La linea del partito

Da sinistra: Lucio Magri, Rossana Rossanda, Eliseo Milani, Luciana Castellina

 

“Ero venuta a dirigere la sezione cultura a via Botteghe oscure con due ferme idee in testa. Mi parevano ovvie. Era fuori discussione che bisognava chiudere con quel che aveva da quindici anni sollevato la protesta e fin l’angoscia degli intellettuali migliori, e che era persistito in modo insopportabile in Emilio Sereni e in Alicata: gli interventi del partito sulla cultura, l’arte, la letteratura, la scienza eccetera. Il partito – ragionavo – era una grande quantità di uomini collegati dal rifiuto di questa società e da un progetto di cambiamento; non erano idee da poco né indiscusse né indiscutibili, si limitasse ad aggiornare e approfondire quelle, non era certo funestato da un eccesso di storia e teoria su di sé. […]. Ed erano tutti aperti e doloranti gli interrogativi del 1956. Pensavo che saremmo stati felici di sollevare molti coperchi e riprendere l’iniziativa in un mondo intellettuale che si stava o disilludendo o orientando verso diverse sirene, prima delle quali l”industria culturale’, che non chiamavamo ancora ‘il mercato’.
Non che considerassi l’arte e le scienze come pure e fuori dal mondo, ma avevano i loro tempi e modi sui quali era inutile, se non sciagurato, sconfinare. Una cosa era che Amendola trovasse insulsa la pittura moderna e Togliatti amasse più Flora Volpini che James Joyce, altra che questa fosse la ‘linea’ del partito. Intanto il partito ero anche io, e adesso con un piede sul ponte di comando. Potevo rimediare alla perdita dei molti artisti o critici delusi e infuriati per gli infausti interventi del Pci fin dal 1948-49. Lo avrei fatto.
Non mi aspettavo che filasse liscia: bisognava che la direzione e i suoi rami nell’apparato e nella stampa si togliessero dalla testa che arte e scienza si potevano utilizzare come leva di educazione proletaria, volgarizzandole a un gusto medio e rapidi risultati. Avevamo sbagliato tutti, e più quelli di noi che l’avevano ritenuto una necessità transitoria. […]. Non era vero che passando dal più appetibile realismo si sarebbe arrivati all’avanguardia, con questo sistema l’avanguardia nell’Urss era stata fatta fuori.

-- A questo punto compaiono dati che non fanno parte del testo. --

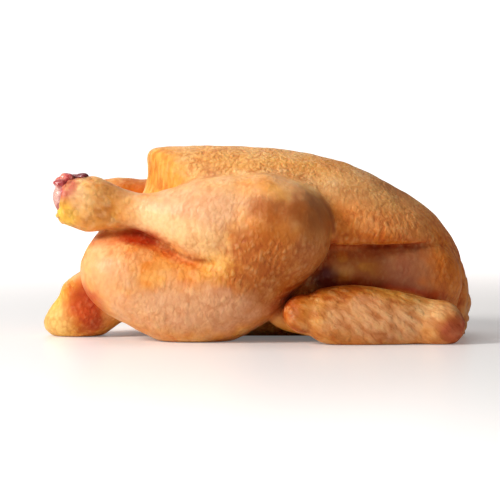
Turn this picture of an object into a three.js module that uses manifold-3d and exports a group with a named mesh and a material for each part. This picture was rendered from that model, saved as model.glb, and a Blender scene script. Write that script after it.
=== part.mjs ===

E ci si era preclusi di capire le avventure formali del secolo, restando ingabbiati in forme che non avevano più senso, ammesso che in passato l’avessero avuto. Quando mai i rivoluzionari erano stati ‘realisti’? C’era, sì, una difficoltà – la produzione artistica aveva mutato forme e linguaggi, e questo la rendeva meno accessibile – ma chi aveva detto che capire l’arte era facile? Forse un giorno le folle si erano davvero riconosciute davanti alla dura crocifissione di Masaccio. Mah.
Quanto stupidaggini erano state dette. Il meglio era Lukács, peraltro neanche lui letto sul serio; il Pci partiva da De Sanctis per arrivare a L’Agnese va a morire di Renata Viganò. Non era un gran percorso. Lo stesso per la scienza dove si era pagato uno scotto imperdonabile a Lysenko, e per la musica. Adesso basta. […]. Già Guttuso si era distaccato da un dipingere militante – anche se non lo trovai esultante nella sua villa vicino a Varese, mentre lavorava su piccole tele sontuose molto lontano da quella tremenda battaglia sul ponte dell’Ammiragliato. Allora meglio Diego Rivera, i murales avevano un senso in quella loro situazione, un Messico fra creolo e indio. Noi non dovevamo scoprire delle forme, dovevamo capirle e senza scorciatoie. La nostra vicenda aveva radice nella crisi della coscienza europea, scusate se è poco. Del resto da Marangoni a Wölfflin che altro avevo imparato? La sciagurata stagione dell’arte proletaria andava chiusa”.

Rossana Rossanda, La ragazza del secolo scorso, Einaudi, 2005, pagg. 268-270.